Brief: Copy out all the data, word for word.

Information provided:
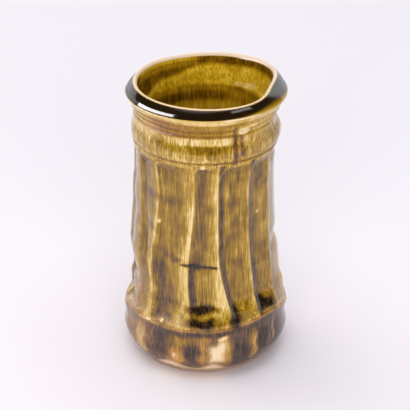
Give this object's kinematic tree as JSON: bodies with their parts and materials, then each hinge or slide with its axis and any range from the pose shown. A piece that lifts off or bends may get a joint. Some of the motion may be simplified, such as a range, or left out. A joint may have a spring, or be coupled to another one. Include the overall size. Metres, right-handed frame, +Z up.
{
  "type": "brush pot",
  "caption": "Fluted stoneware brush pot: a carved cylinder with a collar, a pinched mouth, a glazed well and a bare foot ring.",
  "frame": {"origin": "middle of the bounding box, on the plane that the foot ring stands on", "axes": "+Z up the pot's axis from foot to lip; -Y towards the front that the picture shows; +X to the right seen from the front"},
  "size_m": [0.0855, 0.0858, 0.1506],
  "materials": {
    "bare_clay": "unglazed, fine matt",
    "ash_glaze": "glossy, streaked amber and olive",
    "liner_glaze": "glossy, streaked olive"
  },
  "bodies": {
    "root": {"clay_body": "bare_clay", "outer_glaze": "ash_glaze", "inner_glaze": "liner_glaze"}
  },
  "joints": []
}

Written reply:
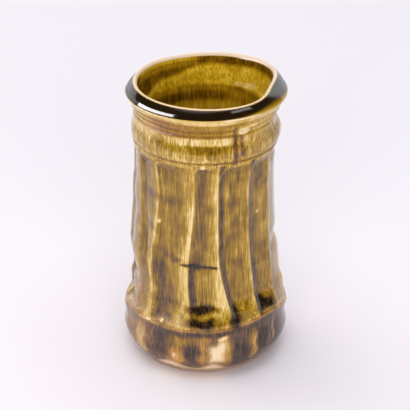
Give this object's kinematic tree as JSON: bodies with their parts and materials, then each hinge or slide with its axis and any range from the pose shown. A piece that lifts off or bends may get a joint. Some of the motion may be simplified, such as a range, or left out. A joint may have a spring, or be coupled to another one. Include the overall size. Metres, right-handed frame, +Z up.
{
  "type": "brush pot",
  "caption": "Fluted stoneware brush pot: a carved cylinder with a collar, a pinched mouth, a glazed well and a bare foot ring.",
  "frame": {"origin": "middle of the bounding box, on the plane that the foot ring stands on", "axes": "+Z up the pot's axis from foot to lip; -Y towards the front that the picture shows; +X to the right seen from the front"},
  "size_m": [0.0855, 0.0858, 0.1506],
  "materials": {
    "bare_clay": "unglazed, fine matt",
    "ash_glaze": "glossy, streaked amber and olive",
    "liner_glaze": "glossy, streaked olive"
  },
  "bodies": {
    "root": {"clay_body": "bare_clay", "outer_glaze": "ash_glaze", "inner_glaze": "liner_glaze"}
  },
  "joints": []
}